Teresa Jurkowski moved to Kansas from New Jersey in September after her husband's death, but she left her first home in Poland as a 9-year-old under the orders of Stalin.
Then, Mrs. Jurkowski recalled, she, her mother and younger brother were taken in the middle of the night by Stalin's troops, put into cattle cars and sent by rail to southern Siberia.
During the trip, she said, there was little food and water, and it was extremely cold. A number of their fellow refugees died.
In Siberia, they lived a precarious existence. At one point, the children were separated from their mother without knowing whether they would ever see her again.
Eventually, the family was reunited, though, and the American Red Cross helped them get to Tehran, Persia (now Iran), via a freighter. Many of their fellow refugees died on that trip as well, she recalled.
Mrs. Jurkowski's mother had a secret cache of grapes, though, which she rationed to her children to keep them from drinking salt water, and so they survived.
In Persia, she said, the native people were good to them and the Red Cross gave them clothes and started sending smaller groups on to other destinations, including Africa, India and Lebanon.
Her family went to Lebanon, where they lived for two more years, until World War II was over.
They couldn't go home, however, she said, because Poland had become Communist, but England agreed to take in Polish soldiers, so they decided to settle there.
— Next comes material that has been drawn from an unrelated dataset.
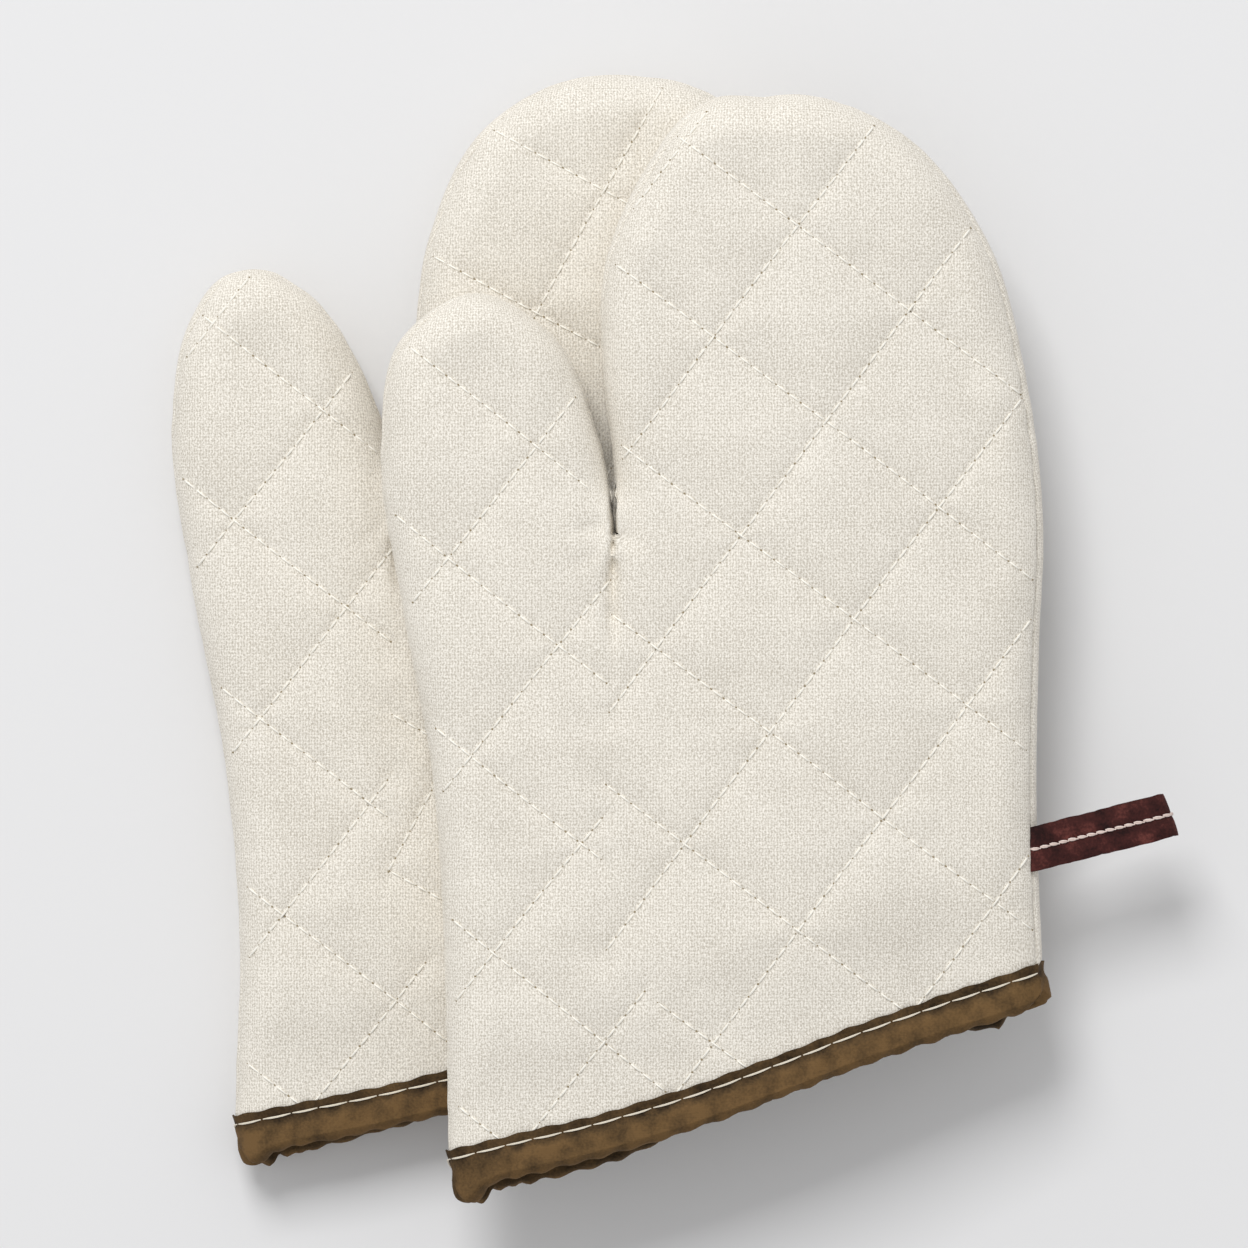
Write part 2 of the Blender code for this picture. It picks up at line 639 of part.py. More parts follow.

Her mother and brother lived out their lives in Nottingham, England, but after Mrs. Jurkowski's marriage to Zdislaw Jurkowski, who had been a Polish soldier, the young couple moved to the United States.
The U.S. government, she explained, had offered to take some of England's Polish soldiers, and her husband qualified for the trip.
They arrived in Newark, N.J., in 1955 via the Queen Elizabeth passengerliner with 1-year-old Krystyna and $40 in their pocket.
"It's true," Mrs. Jurkowski said of the $40. "I still have it down on my passport."